Dieses Geschiebe stammt nicht immer aus dem Rhein. Das externe Geschiebe kommt beispielsweise aus Kiesgruben und Steinbrüchen in Belgien oder niederrheinischen Städten. Internes Geschiebe wird mit einem Bagger an Stellen entnommen, wo es unerwünscht anlandet, und wird dort wieder aufgeschüttet, wo Bedarf besteht. "Wann immer wir etwas aus dem Rhein entnehmen, setzen wir es woanders auch wieder ein", sagt Wietecki. Der Rhein beliefert sich selbst mit Ressourcen.

Der WSV sieht dieNatürlichkeit des Rheins durch seine Maßnahmen nicht verändert. "Unsere Zielrichtung ist, nicht massiv ins Rheinregime einzugreifen", sagt Renate Schäfer von der Außenstelle West der Generaldirektion Wasserstraßen und Schifffahrt. Eingriffe seien daher stets so gering wie möglich. Es gehe darum, den Rhein im Gleichgewicht zu halten. "Der Rhein macht, was er will. Er hat seine eigenen Gesetze", sagt Schäfer. Das bedeutet: Ohne Eingriffe gäbe es in kürzester Zeit an vielen Stellen tiefe Mulden. Als Konsequenz wäre der Rhein dann irgendwann nicht mehr als Wasserstraße nutzbar. Genau das soll verhindert werden.

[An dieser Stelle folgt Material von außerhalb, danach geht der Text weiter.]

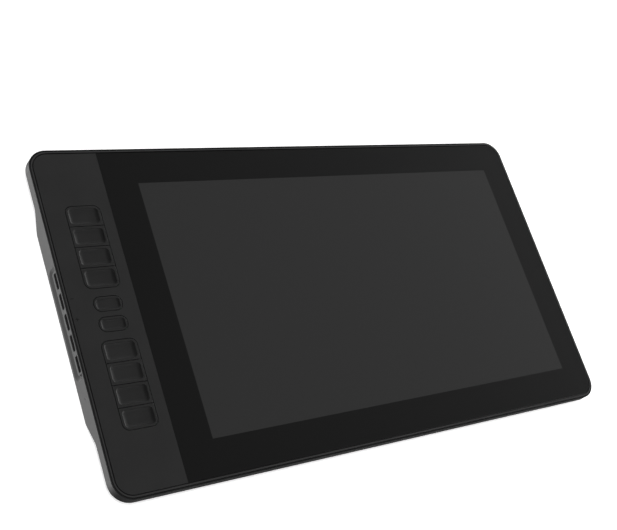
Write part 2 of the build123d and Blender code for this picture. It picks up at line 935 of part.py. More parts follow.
def side_screw_places():
    """The two screws of the side board."""
    reach = island_half + side_boss_width / 2
    depth = (side_board_top + side_board_bottom) / 2
    return [(side_offset - reach, depth), (side_offset + reach, depth)]


def make_side_switches():
    """One tact switch behind each side key."""
    switches = []
    for y in side_key_places():
        body_out = side_board_out - side_switch_body - half_length
        shallow = side_middle - side_switch_height / 2
        deep = side_middle + side_switch_height / 2
        reach = switch_size / 2
        body = block(body_out, side_board_out - half_length, y - reach, y + reach, deep, shallow)
        face = side_plane(side_board_out - side_switch_body, y, side_middle)
        switches.append(body + extrude(face * Circle(button_radius), -side_button))
    return switches


def side_screw(y, depth):
    """A screw driven outwards through the side board into its boss."""
    seat = side_plane(side_board_in, y, depth)
    grip = side_board_thickness + small_screw_grip - part_gap
    shaft = extrude(seat * Circle(small_screw_radius), -grip)
    return shaft + extrude(seat * Circle(small_head_radius), small_head_height)


# Main board, its parts and the sockets

def make_main_board():
    """The main board, with its screw holes."""
    board = plate(board_length, board_width, board_corner, board_top, board_bottom, board_x)
    for x, y in board_screw_places():
        board -= screw_hole(x, y, board_top, board_bottom)
    return board


def make_board_chips():
    """Chips and coils on the main board."""
    chips = []
    for shares, height in ((chip_shares, chip_height), (coil_shares, coil_height)):
        for x_share, y_share, length_share, width_share in shares:
            x = board_x + x_share * board_length / 2
            y = y_share * board_width / 2
            length = length_share * board_length
            width = width_share * board_width
            chips.append(sheet(length, width, board_top - height, board_top, x, y))
    return chips


def board_screw(x, y):
    """A screw driven down through the main board into its standoff."""
    shaft = peg(x, y, small_screw_radius, board_top, board_bottom + small_screw_grip)
    return shaft + peg(x, y, small_head_radius, board_top - small_head_height, board_top)


def make_power_socket():
    """The round power socket: a body, and a bored nose that reaches through the wall."""
    back = power_plane(power_depth)
    body_length = power_depth - cover_wall - socket_gap
    socket = extrude(back * Rectangle(power_width, power_height), body_length)
    socket += extrude(back * Circle(power_nose_radius), power_depth - socket_recess)
    socket -= extrude(power_plane(socket_recess) * Circle(power_bore_radius), -power_bore_depth)
    seat = power_plane(socket_recess + power_bore_depth)
    return socket - extrude(seat * Circle(power_foot_radius + screw_gap), -power_foot_length)


def make_power_pin():
    """The centre pin of the power socket, set back from its mouth, with a foot in its body."""
    base = power_plane(socket_recess + power_bore_depth)
    pin = extrude(base * Circle(power_pin_radius), power_bore_depth - power_pin_set_back)
    pin = fillet(pin.faces().sort_by(Axis.X)[-1].edges(), power_pin_round)
    return pin + extrude(base * Circle(power_foot_radius), -power_foot_length)


def make_video_socket():
    """The shell of the video socket, with bevelled lower corners in its opening."""
    shell = Rectangle(video_width, video_height)
    socket = extrude(video_plane(video_depth) * shell, video_depth - socket_recess)
    opening = Rectangle(video_width - 2 * socket_wall, video_height - 2 * socket_wall)
    opening = chamfer([v for v in opening.vertices() if v.Y < 0], video_bevel)
    return socket - extrude(video_plane(socket_recess) * opening, -video_cavity_depth)


def make_video_tongue():
    """The contact tongue of the video socket, on the back of its shell."""
    tongue = Rectangle(video_tongue_width, video_tongue_thickness)
    return extrude(video_plane(video_cavity_depth + socket_recess) * tongue, video_tongue_length)


def make_data_socket():
    """The rounded shell of the data socket."""
    shell = SlotOverall(data_width, data_height)
    socket = extrude(data_plane(data_depth) * shell, data_depth - socket_recess)
    opening = SlotOverall(data_width - 2 * socket_wall, data_height - 2 * socket_wall)
    return socket - extrude(data_plane(socket_recess) * opening, -data_cavity_depth)


def make_data_tongue():
    """The thin contact tongue of the data socket, on the back of its shell."""
    tongue = Rectangle(data_tongue_width, data_tongue_thickness)
    return extrude(data_plane(data_cavity_depth + socket_recess) * tongue, data_tongue_length)


# Flat cables and connectors

def make_display_flex():
    """From the back of the display, through the boards under it, to the main board."""
    x = board_x + cable_x_share * board_length
    y = -board_width / 2 * cable_end_share - cable_thickness / 2
    end = board_top - connector_height - cable_thickness
    middle = (shield_bottom + end) / 2
    route = [(y, tray_bottom), (y, middle), (y - cable_step, middle), (y - cable_step, end)]
    return ribbon(route, display_cable_width, x, False)


def make_sensor_flex():
    """From the sensor board, through the shield, to the main board."""
    x = board_x + cable_x_share * board_length
    y = board_width / 2 * cable_end_share - cable_thickness / 2
    end = board_top - connector_height - cable_thickness
    middle = (shield_bottom + end) / 2
    route = [(y, sensor_bottom), (y, middle), (y + cable_step, middle), (y + cable_step, end)]
    return ribbon(route, sensor_cable_width, x, False)


def make_key_flex():
    """From the key board, under the shield, to the main board."""
    start = column_x + connector_length
    low = key_board_bottom + connector_height / 2
    rise = active_x - ring_length / 2 + cable_step
    drop = board_x - board_length / 2 - cable_step
    end = board_x - board_length / 2 + connector_side
    plug = board_top - connector_height / 2
    route = [
        (start, low),
        (rise, low),
        (rise, shield_bottom),
        (drop, shield_bottom),
        (drop, plug),
        (end - cable_thickness, plug),
    ]
    return ribbon(route, key_cable_width, 0, True)


def make_side_flex():
    """From the side board down and under the key board."""
    x = side_board_in - half_length
    y = side_offset - side_reach * side_cable_y_share
    low = key_board_bottom + connector_height / 2
    end = key_board_left + connector_side - cable_thickness
    return ribbon([(x, side_middle), (x, low), (end, low)], side_cable_width, y, True)


def make_cable_connectors():
    """The connectors of the flat cables, on the main board and under the key board."""
    x = board_x + cable_x_share * board_length
    reach = board_width / 2 * cable_end_share + cable_step
    display_grip = display_cable_width + connector_side
    sensor_grip = sensor_cable_width + connector_side
    shallow = board_top - connector_height
    under = key_board_bottom + connector_height
    key_end = board_x - board_length / 2 + connector_side
    side_y = side_offset - side_reach * side_cable_y_share
    side_x = key_board_left + connector_side
    grip = key_cable_width + connector_side
    return [
        sheet(display_grip, connector_side, shallow, board_top, x, -reach),
        sheet(sensor_grip, connector_side, shallow, board_top, x, reach),
        block(key_end, key_end + connector_length, -grip / 2, grip / 2, board_top, shallow),
        block(column_x, column_x + connector_length, -grip / 2, grip / 2, under, key_board_bottom),
        block(
            side_x, side_x + connector_length, side_y - side_cable_width / 2 - connector_side / 2,
            side_y + side_cable_width / 2 + connector_side / 2, under, key_board_bottom,
        ),
    ]


# Small outside parts

def make_indicator_lens():
    """The round window of the indicator."""
    face = side_plane(indicator_recess, indicator_y, indicator_depth)
    return extrude(face * Circle(indicator_radius), indicator_length)


def make_mount_inserts():
    """Threaded inserts, open to the underside."""
    deep = case_depth - insert_recess
    inserts = []
    for x, y in insert_places():
        ring = peg(x, y, insert_radius, deep - insert_length, deep)
        inserts.append(ring - peg(x, y, insert_bore, deep - insert_length - overrun, deep + overrun))
    return inserts


def make_rubber_feet():
    """Long rubber feet in their recesses."""
    feet = []
    for x, y in foot_places():
        recess = case_depth - foot_recess
        face = case_depth + foot_proud
        foot = plate(foot_length, foot_width, foot_width / 2 - foot_gap, recess, face, x, y)
        feet.append(fillet(foot.faces().sort_by(Axis.Z)[0].edges(), foot_round))
    return feet


os.makedirs("parts", exist_ok=True)

save("back_cover", make_back_cover())
save("front_frame", make_front_frame())
save("cover_glass", make_cover_glass())
save("key_panel", make_key_panel())
save("glass_tape", make_glass_tape())
save("panel_tape", make_panel_tape())

save("lcd_panel", sheet(cell_length, cell_width, glass_thickness, tray_top, active_x, cell_y))
save("backlight", sheet(tray_length, tray_width, tray_top, tray_bottom, active_x, cell_y))
save("digitizer_board", make_sensor_board())
save("shield_plate", make_shield_plate())
shield_grip = shield_bottom - tray_bottom + small_screw_grip - part_gap
save("shield_screws", *[small_screw(x, y, shield_bottom, shield_grip) for x, y in shield_screw_places()])

express_keys = make_cluster_keys(cluster_y)
express_keys += [make_pill_key(pill_y), make_pill_key(-pill_y)]
express_keys += make_cluster_keys(-cluster_y)
for number, key in enumerate(express_keys, 1):
    save(f"express_key_{number}", key)
save("key_board", make_key_board())
save("key_switches", *make_key_switches())
key_board_grip = key_board_thickness + small_screw_grip - part_gap
save("key_board_screws", *[small_screw(x, y, key_board_bottom, key_board_grip) for x, y in post_places()])

for number, place_y in enumerate(side_key_places(), 1):
    save(f"side_key_{number}", make_side_key(place_y))
save("side_board", make_side_board())
save("side_switches", *make_side_switches())
save("side_board_screws", *[side_screw(y, depth) for y, depth in side_screw_places()])

save("main_board", make_main_board())
save("board_chips", *make_board_chips())
save("main_board_screws", *[board_screw(x, y) for x, y in board_screw_places()])
save("power_socket", make_power_socket())
save("power_pin", make_power_pin())
save("video_socket", make_video_socket())
save("video_tongue", make_video_tongue())
save("data_socket", make_data_socket())
save("data_tongue", make_data_tongue())

save("display_flex", make_display_flex())
save("sensor_flex", make_sensor_flex())
save("key_flex", make_key_flex())
save("side_flex", make_side_flex())
save("cable_connectors", *make_cable_connectors())

save("indicator_lens", make_indicator_lens())
save("case_screws", *[case_screw(x, y) for x, y in case_screw_places()])
save("mount_inserts", *make_mount_inserts())
save("rubber_feet", *make_rubber_feet())

print("case", round(case_length, 2), round(case_width, 2), round(screen_z, 2))
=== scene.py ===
from math import cos, pi, radians, sin, tau

import bmesh
import bpy
from mathutils import Matrix, Vector


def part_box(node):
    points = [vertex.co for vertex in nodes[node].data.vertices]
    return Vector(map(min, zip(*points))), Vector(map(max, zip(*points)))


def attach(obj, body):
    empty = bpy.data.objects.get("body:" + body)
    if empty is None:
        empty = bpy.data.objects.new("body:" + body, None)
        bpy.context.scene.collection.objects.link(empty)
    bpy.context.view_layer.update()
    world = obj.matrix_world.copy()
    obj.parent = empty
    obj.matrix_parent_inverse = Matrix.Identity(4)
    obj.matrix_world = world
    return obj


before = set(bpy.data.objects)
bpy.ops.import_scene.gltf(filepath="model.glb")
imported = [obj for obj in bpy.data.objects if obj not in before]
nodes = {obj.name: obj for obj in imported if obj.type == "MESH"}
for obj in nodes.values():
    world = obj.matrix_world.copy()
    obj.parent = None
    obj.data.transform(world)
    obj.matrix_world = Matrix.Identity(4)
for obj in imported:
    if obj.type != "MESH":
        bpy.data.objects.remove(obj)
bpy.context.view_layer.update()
mm = 0.001


# Camera
# It looks across the screen from above the lower left corner, as the photograph does. Its place
# and its lens were worked out from the four corners of the lit area.
camera_place = Vector((-0.4727, -0.2213, 0.6148))
camera_forward = Vector((0.5654, 0.2696, -0.7795))
camera_up = Vector((0.1039, 0.9143, 0.3916))
camera_lens = 59.74
camera_sensor = 36.0
camera_shift = 0.0714

camera_data = bpy.data.cameras.new("camera")
camera_data.lens = camera_lens
camera_data.sensor_width = camera_sensor
camera_data.shift_y = camera_shift
camera = bpy.data.objects.new("camera", camera_data)
bpy.context.scene.collection.objects.link(camera)
camera_right = camera_forward.cross(camera_up).normalized()
camera_top = camera_right.cross(camera_forward).normalized()
camera.matrix_world = Matrix.Translation(camera_place) @ Matrix(
    (camera_right, camera_top, -camera_forward.normalized())
).transposed().to_4x4()
bpy.context.scene.camera = camera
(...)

Das bestätigt Andreas Wietecki vom Wasser- und Schifffahrtsamt Duisburg-Rhein. "Wir gewährleisten mit unserer Arbeit die Erhaltung des Ist-Zustandes des Rheins", sagt er. Maßnahmen sollen der Erosion entgegenwirken, dürfen unter anderem den Hochwasserschutz nicht verschlechtern.

Wie Victor Hugo lag der Rhein auch anderen bedeutenden Schriftstellern am Herzen. Heinrich Heine griff den Fluss in "Deutschland - ein Wintermärchen" auf. Darin heißt es: "Sei mir gegrüßt, mein Vater Rhein, / Wie ist es dir ergangen? / Ich habe oft an dich gedacht / Mit Sehnsucht und Verlangen."